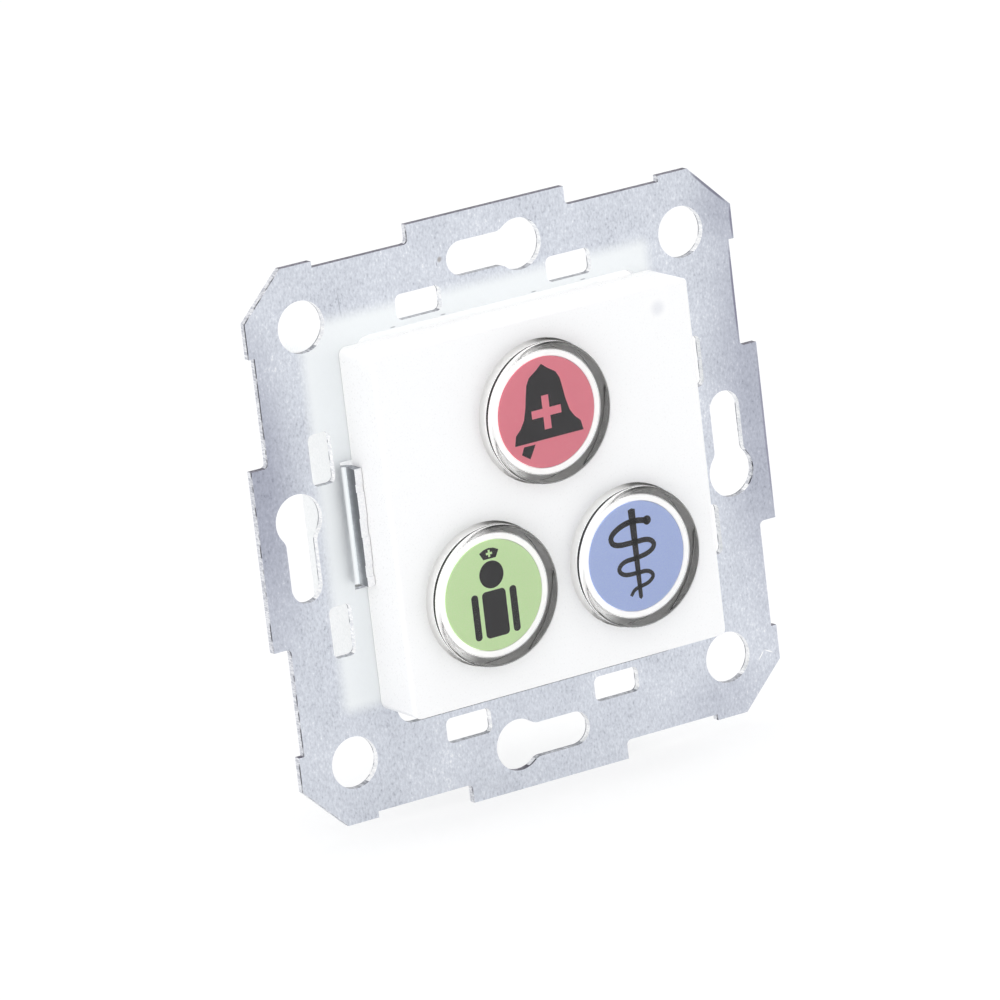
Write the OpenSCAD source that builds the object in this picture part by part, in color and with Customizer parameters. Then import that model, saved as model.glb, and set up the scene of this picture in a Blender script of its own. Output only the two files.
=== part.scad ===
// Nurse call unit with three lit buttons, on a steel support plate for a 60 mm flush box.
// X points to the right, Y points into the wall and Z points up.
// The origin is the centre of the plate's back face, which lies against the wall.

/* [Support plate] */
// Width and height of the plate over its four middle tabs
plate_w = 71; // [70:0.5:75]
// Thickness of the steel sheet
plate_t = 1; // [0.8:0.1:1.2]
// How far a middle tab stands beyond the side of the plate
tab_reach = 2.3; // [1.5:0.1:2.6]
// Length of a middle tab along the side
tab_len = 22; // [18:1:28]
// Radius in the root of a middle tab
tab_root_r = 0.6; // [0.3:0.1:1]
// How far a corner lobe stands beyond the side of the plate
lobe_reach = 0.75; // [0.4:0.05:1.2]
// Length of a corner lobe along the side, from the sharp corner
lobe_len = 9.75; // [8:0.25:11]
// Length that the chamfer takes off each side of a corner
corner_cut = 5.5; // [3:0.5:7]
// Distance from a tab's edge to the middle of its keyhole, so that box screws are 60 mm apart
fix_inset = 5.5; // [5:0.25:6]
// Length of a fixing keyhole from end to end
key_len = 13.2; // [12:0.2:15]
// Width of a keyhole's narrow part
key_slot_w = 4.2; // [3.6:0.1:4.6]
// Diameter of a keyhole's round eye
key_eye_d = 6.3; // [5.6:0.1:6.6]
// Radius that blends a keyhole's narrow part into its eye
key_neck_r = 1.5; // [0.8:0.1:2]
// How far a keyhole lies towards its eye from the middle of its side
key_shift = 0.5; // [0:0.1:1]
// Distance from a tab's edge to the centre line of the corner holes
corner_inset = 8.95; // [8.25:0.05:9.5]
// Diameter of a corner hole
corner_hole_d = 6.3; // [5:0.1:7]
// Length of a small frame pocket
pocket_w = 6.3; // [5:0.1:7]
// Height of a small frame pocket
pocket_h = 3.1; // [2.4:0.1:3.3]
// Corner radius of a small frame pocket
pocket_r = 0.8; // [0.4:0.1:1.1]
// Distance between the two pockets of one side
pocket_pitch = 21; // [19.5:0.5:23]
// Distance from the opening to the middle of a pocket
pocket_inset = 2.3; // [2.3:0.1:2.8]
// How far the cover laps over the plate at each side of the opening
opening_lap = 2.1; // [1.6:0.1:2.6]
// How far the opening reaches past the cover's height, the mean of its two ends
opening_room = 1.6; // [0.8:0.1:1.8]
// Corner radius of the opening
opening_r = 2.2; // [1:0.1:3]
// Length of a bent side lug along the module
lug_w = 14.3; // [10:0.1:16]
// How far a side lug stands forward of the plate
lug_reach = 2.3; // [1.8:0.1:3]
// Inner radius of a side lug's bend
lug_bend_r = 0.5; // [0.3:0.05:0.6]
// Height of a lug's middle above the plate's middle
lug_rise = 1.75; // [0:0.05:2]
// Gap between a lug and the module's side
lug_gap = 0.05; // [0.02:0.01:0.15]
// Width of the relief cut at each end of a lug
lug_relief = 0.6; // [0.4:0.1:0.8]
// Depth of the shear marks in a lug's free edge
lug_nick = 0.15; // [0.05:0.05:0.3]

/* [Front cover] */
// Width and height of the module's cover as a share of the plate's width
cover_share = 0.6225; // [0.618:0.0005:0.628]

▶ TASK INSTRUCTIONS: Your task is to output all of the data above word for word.

▶ IN RESPONSE:
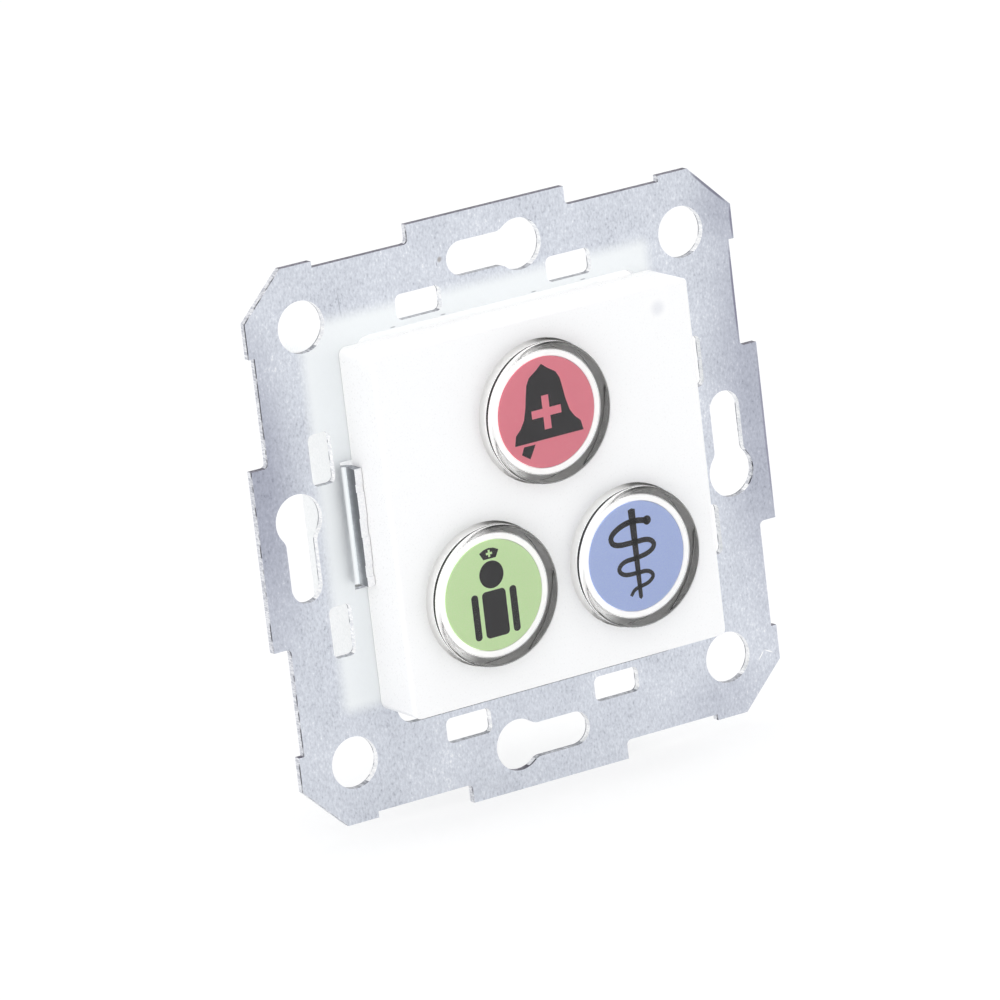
Write the OpenSCAD source that builds the object in this picture part by part, in color and with Customizer parameters. Then import that model, saved as model.glb, and set up the scene of this picture in a Blender script of its own. Output only the two files.
=== part.scad ===
// Nurse call unit with three lit buttons, on a steel support plate for a 60 mm flush box.
// X points to the right, Y points into the wall and Z points up.
// The origin is the centre of the plate's back face, which lies against the wall.

/* [Support plate] */
// Width and height of the plate over its four middle tabs
plate_w = 71; // [70:0.5:75]
// Thickness of the steel sheet
plate_t = 1; // [0.8:0.1:1.2]
// How far a middle tab stands beyond the side of the plate
tab_reach = 2.3; // [1.5:0.1:2.6]
// Length of a middle tab along the side
tab_len = 22; // [18:1:28]
// Radius in the root of a middle tab
tab_root_r = 0.6; // [0.3:0.1:1]
// How far a corner lobe stands beyond the side of the plate
lobe_reach = 0.75; // [0.4:0.05:1.2]
// Length of a corner lobe along the side, from the sharp corner
lobe_len = 9.75; // [8:0.25:11]
// Length that the chamfer takes off each side of a corner
corner_cut = 5.5; // [3:0.5:7]
// Distance from a tab's edge to the middle of its keyhole, so that box screws are 60 mm apart
fix_inset = 5.5; // [5:0.25:6]
// Length of a fixing keyhole from end to end
key_len = 13.2; // [12:0.2:15]
// Width of a keyhole's narrow part
key_slot_w = 4.2; // [3.6:0.1:4.6]
// Diameter of a keyhole's round eye
key_eye_d = 6.3; // [5.6:0.1:6.6]
// Radius that blends a keyhole's narrow part into its eye
key_neck_r = 1.5; // [0.8:0.1:2]
// How far a keyhole lies towards its eye from the middle of its side
key_shift = 0.5; // [0:0.1:1]
// Distance from a tab's edge to the centre line of the corner holes
corner_inset = 8.95; // [8.25:0.05:9.5]
// Diameter of a corner hole
corner_hole_d = 6.3; // [5:0.1:7]
// Length of a small frame pocket
pocket_w = 6.3; // [5:0.1:7]
// Height of a small frame pocket
pocket_h = 3.1; // [2.4:0.1:3.3]
// Corner radius of a small frame pocket
pocket_r = 0.8; // [0.4:0.1:1.1]
// Distance between the two pockets of one side
pocket_pitch = 21; // [19.5:0.5:23]
// Distance from the opening to the middle of a pocket
pocket_inset = 2.3; // [2.3:0.1:2.8]
// How far the cover laps over the plate at each side of the opening
opening_lap = 2.1; // [1.6:0.1:2.6]
// How far the opening reaches past the cover's height, the mean of its two ends
opening_room = 1.6; // [0.8:0.1:1.8]
// Corner radius of the opening
opening_r = 2.2; // [1:0.1:3]
// Length of a bent side lug along the module
lug_w = 14.3; // [10:0.1:16]
// How far a side lug stands forward of the plate
lug_reach = 2.3; // [1.8:0.1:3]
// Inner radius of a side lug's bend
lug_bend_r = 0.5; // [0.3:0.05:0.6]
// Height of a lug's middle above the plate's middle
lug_rise = 1.75; // [0:0.05:2]
// Gap between a lug and the module's side
lug_gap = 0.05; // [0.02:0.01:0.15]
// Width of the relief cut at each end of a lug
lug_relief = 0.6; // [0.4:0.1:0.8]
// Depth of the shear marks in a lug's free edge
lug_nick = 0.15; // [0.05:0.05:0.3]

/* [Front cover] */
// Width and height of the module's cover as a share of the plate's width
cover_share = 0.6225; // [0.618:0.0005:0.628]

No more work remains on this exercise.